Russia Will Not Reconcile With Turkey, Putin Vows
Russian President Vladimir Putin called the Turkish downing of a Russian war plane “an enemy act” and rejected international efforts to oust Syrian leader Bashar al-Assad.
Turkish F-16s shot down the Russian Su-24 on November 24, saying the Russian plane was over Turkish airspace and ignored warnings to change course. One of the two Russian pilots was killed.
Putin said Turkey had other options.
“Would it not just have been easier just to pick up the phone?” Putin asked at his annual press conference in Moscow.
Putin also appeared to take aim at Turkish President Recep Tayyip Erdogan.
“There is a problem with the Turkish leadership,” Putin said.
He criticized Turkish officials for getting in touch with NATO rather than choosing first to talk with Russia.
“Did they think we’d run away?” Putin asked. “No, we’re not that kind of country.”
On the contrary, Putin said, Russia has increased its aviation presence in Syria.
“This was a stab in the back,” Putin said, ruling out reconciliation possibilities with Turkey. “On interstate level, I do not see the prospect for improving relations.”

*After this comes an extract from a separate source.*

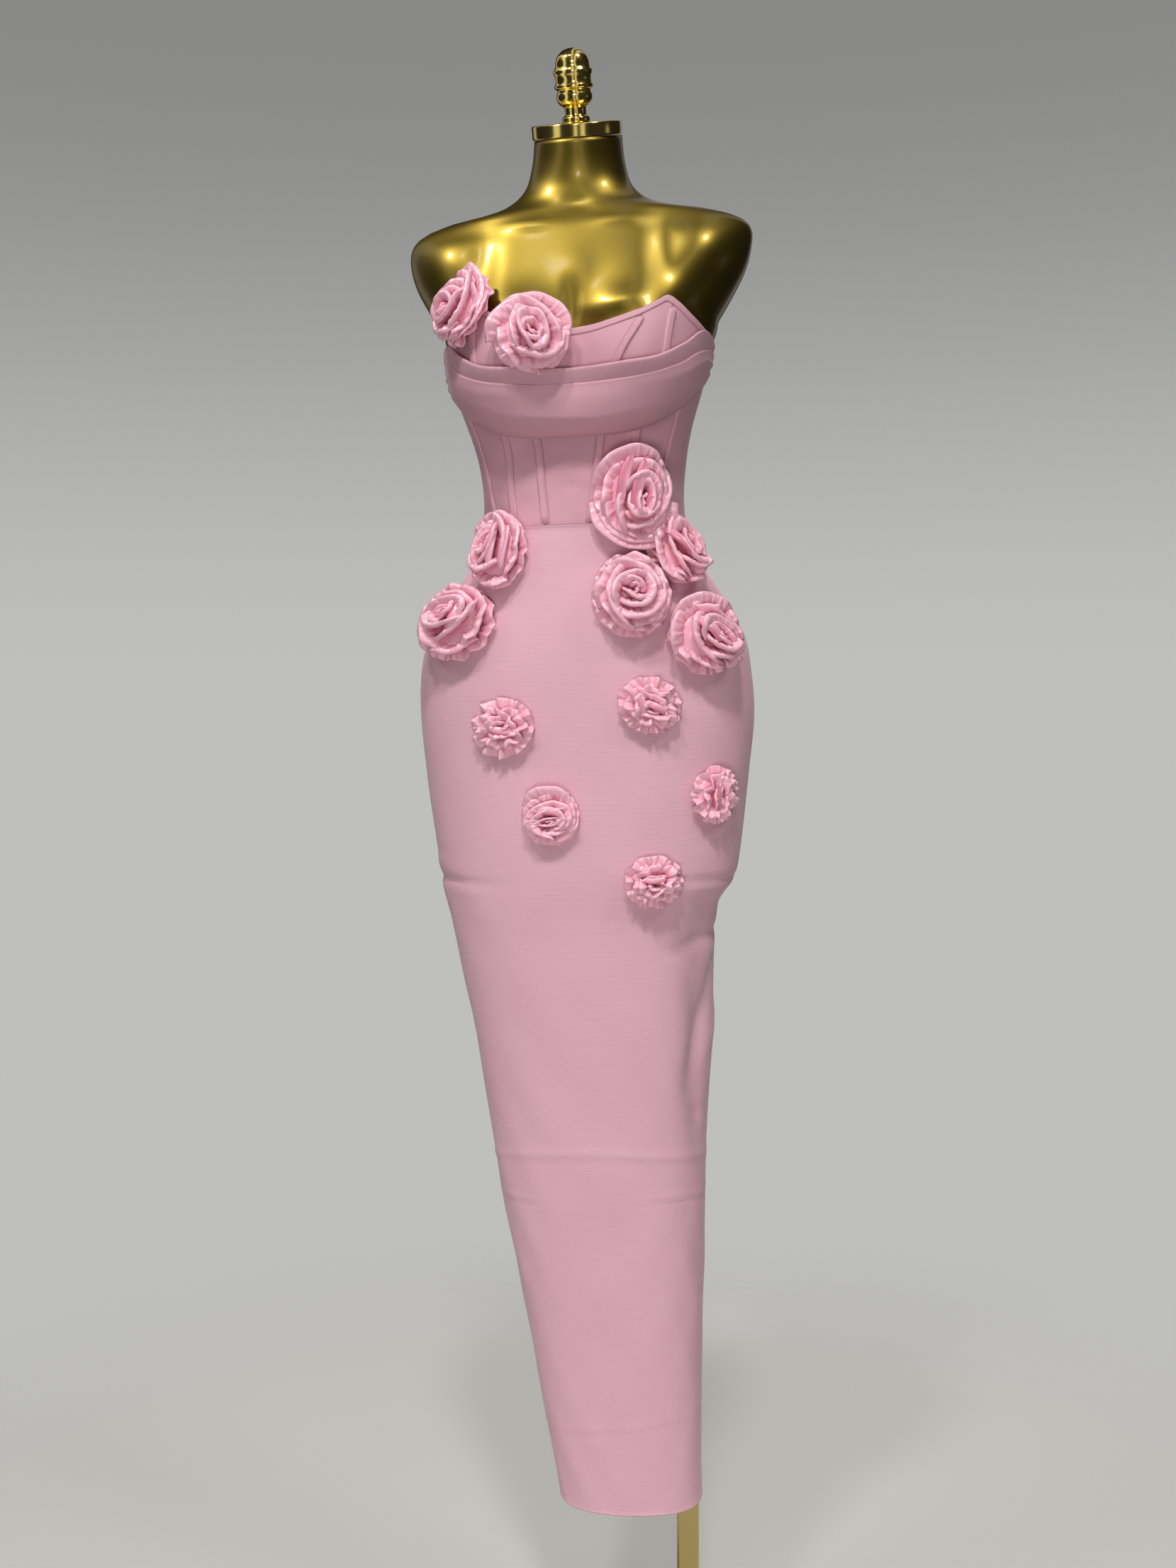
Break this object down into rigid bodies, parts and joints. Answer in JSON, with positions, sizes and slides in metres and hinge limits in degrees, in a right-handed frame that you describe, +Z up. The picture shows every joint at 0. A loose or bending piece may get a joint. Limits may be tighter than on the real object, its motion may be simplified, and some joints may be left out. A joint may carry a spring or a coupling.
{
  "type": "bodycon dress on dress form",
  "caption": "Strapless ankle-length bodycon dress with boned bodice, cowl drape and fabric roses, on a limbless dress form with a post and a round base",
  "frame": {"origin": "on the floor, at the centre of the base's underside", "axes": "+Z up, the dress faces -Y, the wearer's left is +X"},
  "size_m": [0.3471, 0.34, 1.6852],
  "materials": {
    "skirt_knit": "matte bandage knit with very fine ribs round the body",
    "bodice_crepe": "smooth matte crepe",
    "rose_satin": "satin strips, soft sheen",
    "form_gold": "gold metallic paint, satin gloss",
    "gold_plate": "bright gold plating",
    "stand_gold": "satin gold paint"
  },
  "bodies": {
    "dress_on_form": {"bodice_back_left": "bodice_crepe", "bodice_back_right": "bodice_crepe", "bodice_centre_front": "bodice_crepe", "bodice_side_front_left": "bodice_crepe", "bodice_side_front_right": "bodice_crepe", "bodice_side_left": "bodice_crepe", "bodice_side_right": "bodice_crepe", "bodice_underarm_left": "bodice_crepe", "bodice_underarm_right": "bodice_crepe", "channel_centre_left": "bodice_crepe", "channel_centre_right": "bodice_crepe", "channel_inner_left": "bodice_crepe", "channel_inner_right": "bodice_crepe", "channel_outer_left": "bodice_crepe", "channel_outer_right": "bodice_crepe", "cowl_lower_fold": "bodice_crepe", "cowl_upper_fold": "bodice_crepe", "dress_form": "form_gold", "finial": "gold_plate", "form_socket": "stand_gold", "neck_cap": "gold_plate", "neckline_band": "bodice_crepe", "post_flange": "stand_gold", "rose_bust_centre": "rose_satin", "rose_bust_right": "rose_satin", "rose_hip_left_inner": "rose_satin", "rose_hip_left_outer": "rose_satin", "rose_hip_left_upper": "rose_satin", "rose_hip_right_outer": "rose_satin", "rose_hip_right_upper": "rose_satin", "rose_knee_left": "rose_satin", "rose_knee_right": "rose_satin", "rose_side_left": "rose_satin", "rose_thigh_left": "rose_satin", "rose_thigh_right": "rose_satin", "rose_waist_left": "rose_satin", "skirt_back_left": "skirt_knit", "skirt_back_right": "skirt_knit", "skirt_front": "skirt_knit", "stand_base": "stand_gold", "stand_post": "stand_gold", "zip_chain": "bodice_crepe", "zip_slider": "gold_plate"},
    "pull_tab": {"zip_pull": "gold_plate"}
  },
  "joints": [
    {"name": "zip_pull_swing", "type": "hinge", "parent": "dress_on_form", "child": "pull_tab", "pos_m": [0, 0.09523, 1.3565], "axis": [1, 0, 0], "range_deg": [0, 160]}
  ]
}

He also rejected international effort to oust Syrian leader Bashar al-Assad.
Many Western leaders have said that Assad, who is blamed for the deaths of tens of thousands of his citizens, cannot be part of Syria’s future.
But Putin said he would never agree to outsiders determining Syria’s political future.
“Only the Syrian people can determine who should govern them and under what standards, what rules,” Putin said.
Putin declined to comment on the U.S. presidential election.
“Whoever it is, we are ready and we want to develop our relations with the United States,” he said. “We are going to work with any president the American people vote for,”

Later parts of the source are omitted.